Korniyets A. Low-temperature acoustic and elastic properties of Hf and Zr pure metals and Zr-based amorphous alloys

New fundamental data of the acoustic, elastic, and thermophysical properties of Hf and Zr pure (99.7-99.98%) metals, and Zr-based amorphous alloys were obtained in temperature region from 78 to 300 K. For the first time for Hf and Zr pure metals the resonant effects of internal friction and for Hf the relaxation (Bordoni-type) effects are found at the megahertz frequency range (20-150 MHz) to be caused by dislocation friction. In the ultrafine-grained pure (99.98%) Zr in the non-equilibrium grain-boundary region, the processes of "dynamic return" under the conditions of micro-stress of thermal anisotropy were revealed for the first time. For the first time, in Zr-based amorphous alloys, new mechanisms for the dissipation of mechanical energy, caused by the "migration" of cluster-boundary atoms under alternating ultrasonic deformations, were discovered.
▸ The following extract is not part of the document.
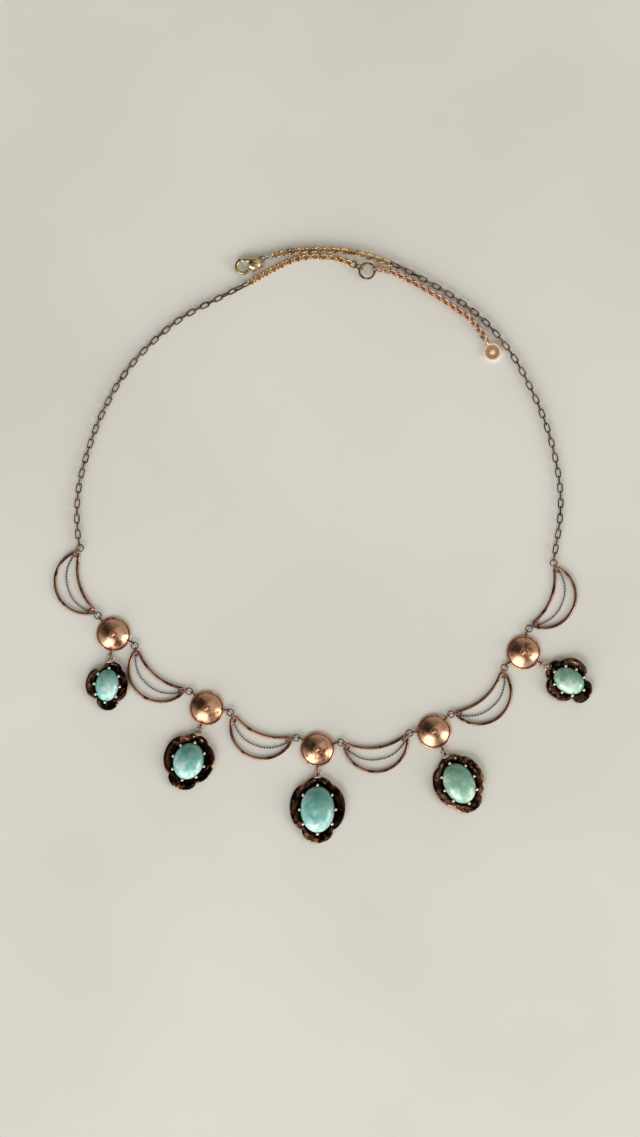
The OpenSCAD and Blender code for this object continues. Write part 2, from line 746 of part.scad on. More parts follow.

The size of the medium ordering region of the Zr41.2Ti13.8Cu12.5Ni10Be22.5 and Zr52.5Ti5Cu17.9Ni14.6Al10 alloys, which was 0.98 and 1.05 nm, respectively, was determined within the framework of the model of effective bulk packaging of clusters. As a supplement (for comparison with amorphous alloys), data on the acoustic and elastic properties of the high-entropy crystalline alloy Al0.5CoCrCuFeNi were obtained.